#### What you have to do:
Find the lines of data that contain the string "joints", then list them.

#### Material provided:
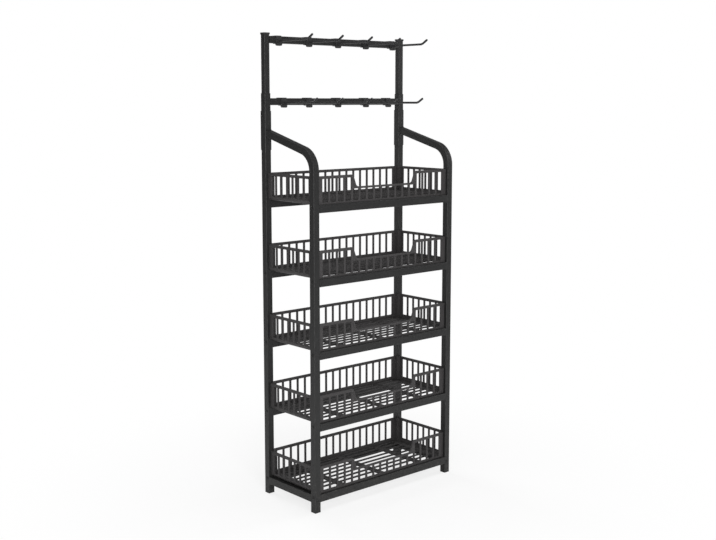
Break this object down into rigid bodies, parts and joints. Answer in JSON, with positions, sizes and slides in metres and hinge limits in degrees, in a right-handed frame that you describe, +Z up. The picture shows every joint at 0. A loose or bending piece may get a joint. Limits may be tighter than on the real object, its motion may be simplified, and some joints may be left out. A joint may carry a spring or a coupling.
{
  "type": "retail display rack",
  "caption": "Tall free-standing shop rack with slotted baskets between tube posts, bent front posts and sliding hooks on cross bars above.",
  "frame": {"origin": "centre of the footprint, on the floor under the feet", "axes": "+Z up, -Y towards the shopper at the front, +X to the right seen from the front"},
  "size_m": [0.6926, 0.3029, 1.705],
  "materials": {
    "frame_steel": "charcoal-black powder coat, semi-matt",
    "basket_plastic": "moulded black plastic, fine matt texture",
    "hook_plastic": "moulded black plastic, satin",
    "plug_plastic": "moulded black plastic, matt",
    "screw_steel": "black coated steel"
  },
  "bodies": {
    "rack": {"rear_post_left": "frame_steel", "rear_post_right": "frame_steel", "rear_extension_left": "frame_steel", "rear_extension_right": "frame_steel", "front_post_left": "frame_steel", "front_post_right": "frame_steel", "arm_sleeve_left": "frame_steel", "arm_sleeve_right": "frame_steel", "front_rail_1": "frame_steel", "front_rail_2": "frame_steel", "front_rail_3": "frame_steel", "front_rail_4": "frame_steel", "front_rail_5": "frame_steel", "rear_rail_1": "frame_steel", "rear_rail_2": "frame_steel", "rear_rail_3": "frame_steel", "rear_rail_4": "frame_steel", "rear_rail_5": "frame_steel", "side_rail_left": "frame_steel", "side_rail_right": "frame_steel", "hook_bar_upper": "frame_steel", "hook_bar_lower": "frame_steel", "basket_1": "basket_plastic", "basket_2": "basket_plastic", "basket_3": "basket_plastic", "basket_4": "basket_plastic", "basket_5": "basket_plastic", "post_cap_left": "plug_plastic", "post_cap_right": "plug_plastic", "foot_front_left": "plug_plastic", "foot_front_right": "plug_plastic", "foot_rear_left": "plug_plastic", "foot_rear_right": "plug_plastic", "rail_screws": "screw_steel", "side_rail_screws": "screw_steel", "hook_bar_screws": "screw_steel", "sleeve_screws": "screw_steel", "basket_screws": "screw_steel"},
    "hook_upper_1_body": {"hook_upper_1": "hook_plastic"},
    "hook_upper_2_body": {"hook_upper_2": "hook_plastic"},
    "hook_upper_3_body": {"hook_upper_3": "hook_plastic"},
    "hook_upper_4_body": {"hook_upper_4": "hook_plastic"},
    "hook_upper_5_body": {"hook_upper_5": "hook_plastic"},
    "hook_lower_1_body": {"hook_lower_1": "hook_plastic"},
    "hook_lower_2_body": {"hook_lower_2": "hook_plastic"},
    "hook_lower_3_body": {"hook_lower_3": "hook_plastic"},
    "hook_lower_4_body": {"hook_lower_4": "hook_plastic"},
    "hook_lower_5_body": {"hook_lower_5": "hook_plastic"}
  },
  "joints": [
    {"name": "hook_upper_1_slide", "type": "slide", "parent": "rack", "child": "hook_upper_1_body", "axis": [1, 0, 0], "range_m": [-0.02, 0.05]},
    {"name": "hook_upper_2_slide", "type": "slide", "parent": "rack", "child": "hook_upper_2_body", "axis": [1, 0, 0], "range_m": [-0.05, 0.05]},
    {"name": "hook_upper_3_slide", "type": "slide", "parent": "rack", "child": "hook_upper_3_body", "axis": [1, 0, 0], "range_m": [-0.05, 0.05]},
    {"name": "hook_upper_4_slide", "type": "slide", "parent": "rack", "child": "hook_upper_4_body", "axis": [1, 0, 0], "range_m": [-0.05, 0.05]},
    {"name": "hook_upper_5_slide", "type": "slide", "parent": "rack", "child": "hook_upper_5_body", "axis": [1, 0, 0], "range_m": [-0.05, 0.02]},
    {"name": "hook_lower_1_slide", "type": "slide", "parent": "rack", "child": "hook_lower_1_body", "axis": [1, 0, 0], "range_m": [-0.04, 0.04]},
    {"name": "hook_lower_2_slide", "type": "slide", "parent": "rack", "child": "hook_lower_2_body", "axis": [1, 0, 0], "range_m": [-0.04, 0.05]},
    {"name": "hook_lower_3_slide", "type": "slide", "parent": "rack", "child": "hook_lower_3_body", "axis": [1, 0, 0], "range_m": [-0.05, 0.05]},
    {"name": "hook_lower_4_slide", "type": "slide", "parent": "rack", "child": "hook_lower_4_body", "axis": [1, 0, 0], "range_m": [-0.05, 0.04]},
    {"name": "hook_lower_5_slide", "type": "slide", "parent": "rack", "child": "hook_lower_5_body", "axis": [1, 0, 0], "range_m": [-0.04, 0.04]}
  ]
}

#### Solution to this exercise:
Break this object down into rigid bodies, parts and joints. Answer in JSON, with positions, sizes and slides in metres and hinge limits in degrees, in a right-handed frame that you describe, +Z up. The picture shows every joint at 0. A loose or bending piece may get a joint. Limits may be tighter than on the real object, its motion may be simplified, and some joints may be left out. A joint may carry a spring or a coupling.
  "joints": [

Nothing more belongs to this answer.